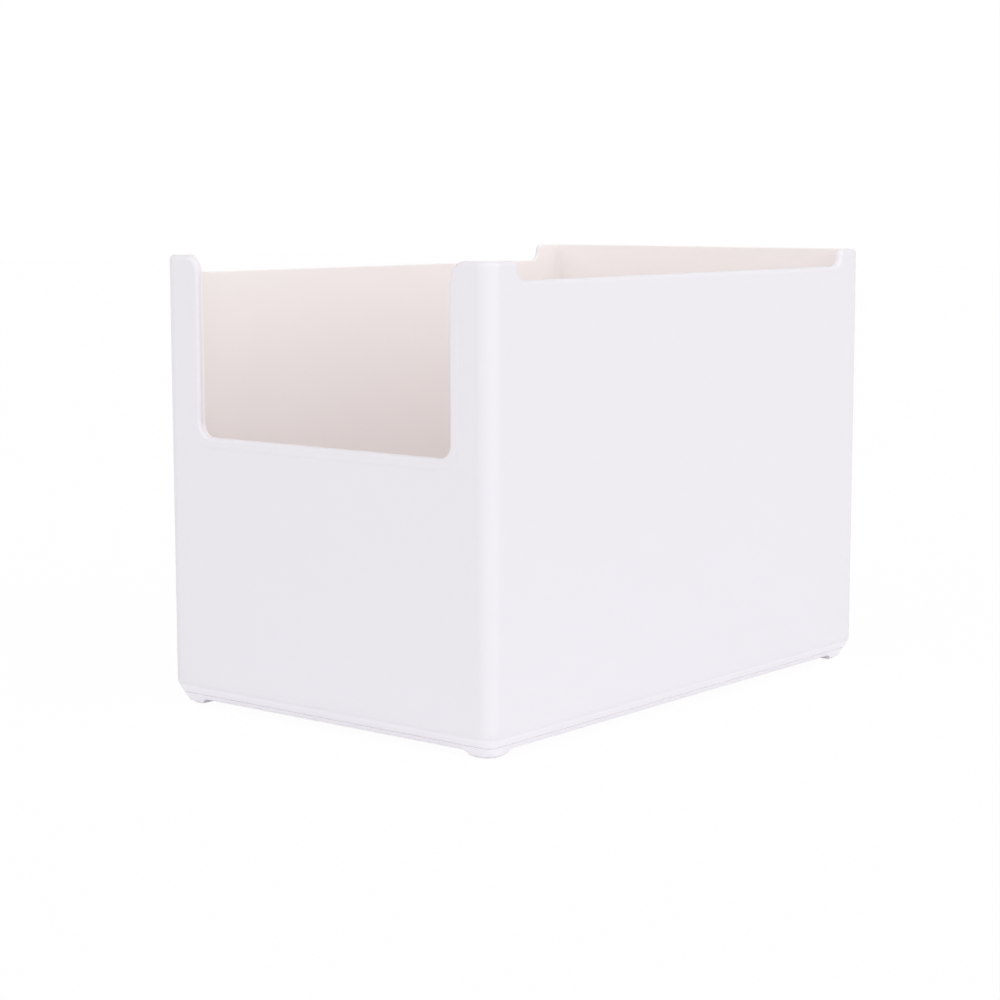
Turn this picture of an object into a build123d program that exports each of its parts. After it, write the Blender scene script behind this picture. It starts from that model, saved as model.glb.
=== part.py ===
from build123d import *
import math
import os

# Open stacking storage bin in white moulded plastic, with a deep hand opening in front.
# Frame: +Z up, +X to the bin's right seen from the front, -Y the front.
# The origin lies on the standing surface, under the middle of the bin.
# All lengths are in millimetres.

# Bin body
width = 186.0
depth = 282.0
height = 200.0
wall = 3.0
corner_radius = 7.0
skirt_top = 9.4
skirt_slope = 31.0
skirt_round = 5.0
body_bottom = 5.0
floor_under = 9.0
floor_thickness = 2.5
floor_fillet = 4.0
rim_round = 2.0
rim_inner_bevel = 0.4

# Hand opening in the front wall
front_opening_width = 143.0
front_sill_height = 121.0
front_opening_top_round = 7.0
front_opening_bottom_round = 6.0

# Thicker border that stiffens the hand opening
border_width = 4.5
border_outer_rise = 0.15
border_inner_rise = 1.2
border_edge_round = 1.4
border_inner_slope = 0.9
border_end_drop = 8.5

# Lowered edges of the two side walls, between the corner posts
side_edge_height = 192.0
front_post_length = 17.7
rear_post_length = 19.0
post_top_round = 2.9
post_foot_round = 5.0

# Base frame, which nests inside the posts of the bin below
stacking_clearance = 0.6
frame_fit = 0.1
frame_bottom = 2.7
seam_gap = 0.1
seam_bevel = 0.3
frame_band = 2.6
frame_rail_offset = 24.0
frame_rail = 2.0
frame_flange = 2.0
frame_rib = 1.6
frame_ribs_long = 6
frame_ribs_short = 4

# Pegs of the frame in the bosses under the body's floor
peg_diameter = 4.6
peg_fit = 0.05
peg_end_gap = 0.6
boss_diameter = 9.0
boss_foot_gap = 0.1
pegs_long = 2
pegs_short = 1

# Stiffening ribs under the floor, inside the frame
floor_rib = 1.6
floor_rib_height = 3.0
floor_ribs_across = 5
floor_ribs_along = 2
floor_rib_frame_gap = 1.0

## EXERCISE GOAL
Write out the data again, exactly and in full.

## THE ANSWER
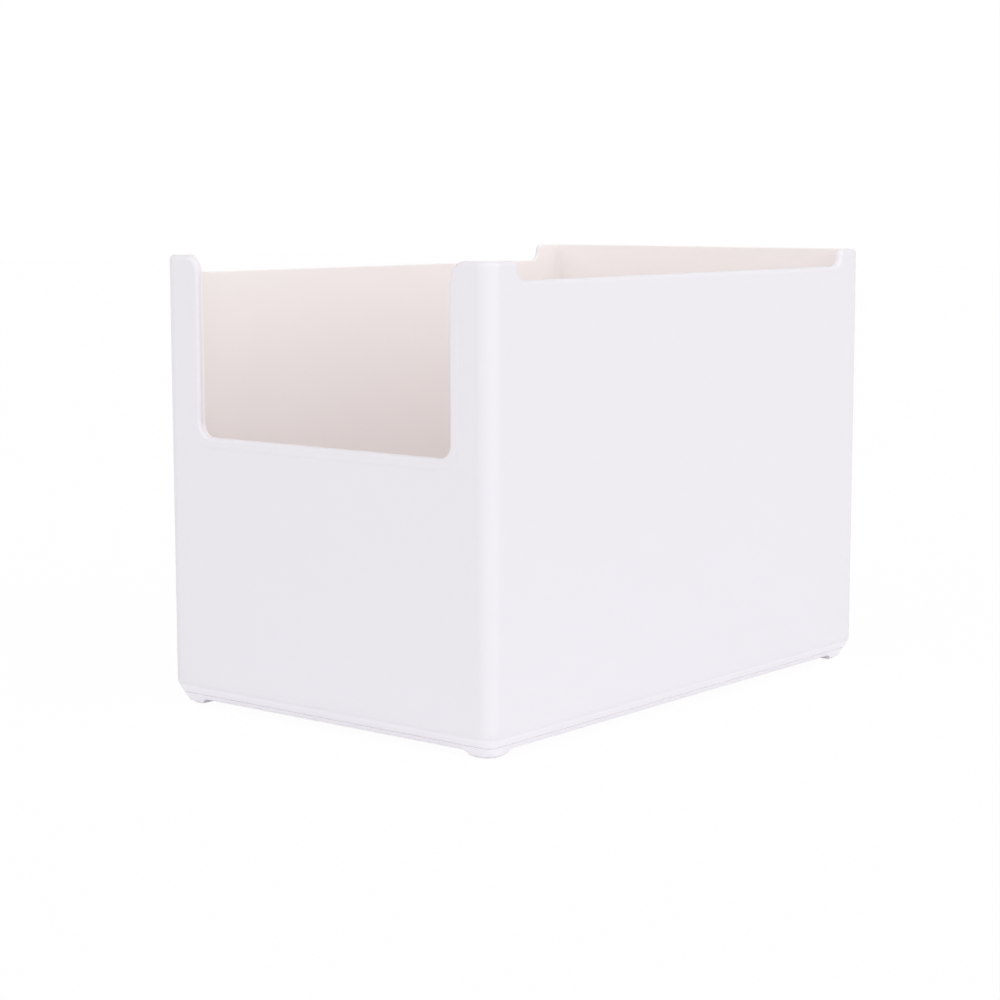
Turn this picture of an object into a build123d program that exports each of its parts. After it, write the Blender scene script behind this picture. It starts from that model, saved as model.glb.
=== part.py ===
from build123d import *
import math
import os

# Open stacking storage bin in white moulded plastic, with a deep hand opening in front.
# Frame: +Z up, +X to the bin's right seen from the front, -Y the front.
# The origin lies on the standing surface, under the middle of the bin.
# All lengths are in millimetres.

# Bin body
width = 186.0
depth = 282.0
height = 200.0
wall = 3.0
corner_radius = 7.0
skirt_top = 9.4
skirt_slope = 31.0
skirt_round = 5.0
body_bottom = 5.0
floor_under = 9.0
floor_thickness = 2.5
floor_fillet = 4.0
rim_round = 2.0
rim_inner_bevel = 0.4

# Hand opening in the front wall
front_opening_width = 143.0
front_sill_height = 121.0
front_opening_top_round = 7.0
front_opening_bottom_round = 6.0

# Thicker border that stiffens the hand opening
border_width = 4.5
border_outer_rise = 0.15
border_inner_rise = 1.2
border_edge_round = 1.4
border_inner_slope = 0.9
border_end_drop = 8.5

# Lowered edges of the two side walls, between the corner posts
side_edge_height = 192.0
front_post_length = 17.7
rear_post_length = 19.0
post_top_round = 2.9
post_foot_round = 5.0

# Base frame, which nests inside the posts of the bin below
stacking_clearance = 0.6
frame_fit = 0.1
frame_bottom = 2.7
seam_gap = 0.1
seam_bevel = 0.3
frame_band = 2.6
frame_rail_offset = 24.0
frame_rail = 2.0
frame_flange = 2.0
frame_rib = 1.6
frame_ribs_long = 6
frame_ribs_short = 4

# Pegs of the frame in the bosses under the body's floor
peg_diameter = 4.6
peg_fit = 0.05
peg_end_gap = 0.6
boss_diameter = 9.0
boss_foot_gap = 0.1
pegs_long = 2
pegs_short = 1

# Stiffening ribs under the floor, inside the frame
floor_rib = 1.6
floor_rib_height = 3.0
floor_ribs_across = 5
floor_ribs_along = 2
floor_rib_frame_gap = 1.0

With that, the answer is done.